**Supplied material**

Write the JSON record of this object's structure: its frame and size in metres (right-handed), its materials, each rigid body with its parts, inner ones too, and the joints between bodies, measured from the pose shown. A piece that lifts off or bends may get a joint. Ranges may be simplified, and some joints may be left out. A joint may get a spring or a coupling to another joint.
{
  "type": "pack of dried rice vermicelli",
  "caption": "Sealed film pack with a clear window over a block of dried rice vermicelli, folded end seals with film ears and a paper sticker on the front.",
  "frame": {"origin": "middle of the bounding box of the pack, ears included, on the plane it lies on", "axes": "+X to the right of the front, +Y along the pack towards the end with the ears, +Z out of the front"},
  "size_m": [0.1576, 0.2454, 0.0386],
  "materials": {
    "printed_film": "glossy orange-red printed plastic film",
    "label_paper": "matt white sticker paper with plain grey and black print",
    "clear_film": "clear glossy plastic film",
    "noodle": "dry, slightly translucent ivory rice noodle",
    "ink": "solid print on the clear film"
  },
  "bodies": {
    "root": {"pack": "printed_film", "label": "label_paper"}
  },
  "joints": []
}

**Written problem**
Restate the data above word for word, please.

**Answer to this task**
Write the JSON record of this object's structure: its frame and size in metres (right-handed), its materials, each rigid body with its parts, inner ones too, and the joints between bodies, measured from the pose shown. A piece that lifts off or bends may get a joint. Ranges may be simplified, and some joints may be left out. A joint may get a spring or a coupling to another joint.
{
  "type": "pack of dried rice vermicelli",
  "caption": "Sealed film pack with a clear window over a block of dried rice vermicelli, folded end seals with film ears and a paper sticker on the front.",
  "frame": {"origin": "middle of the bounding box of the pack, ears included, on the plane it lies on", "axes": "+X to the right of the front, +Y along the pack towards the end with the ears, +Z out of the front"},
  "size_m": [0.1576, 0.2454, 0.0386],
  "materials": {
    "printed_film": "glossy orange-red printed plastic film",
    "label_paper": "matt white sticker paper with plain grey and black print",
    "clear_film": "clear glossy plastic film",
    "noodle": "dry, slightly translucent ivory rice noodle",
    "ink": "solid print on the clear film"
  },
  "bodies": {
    "root": {"pack": "printed_film", "label": "label_paper"}
  },
  "joints": []
}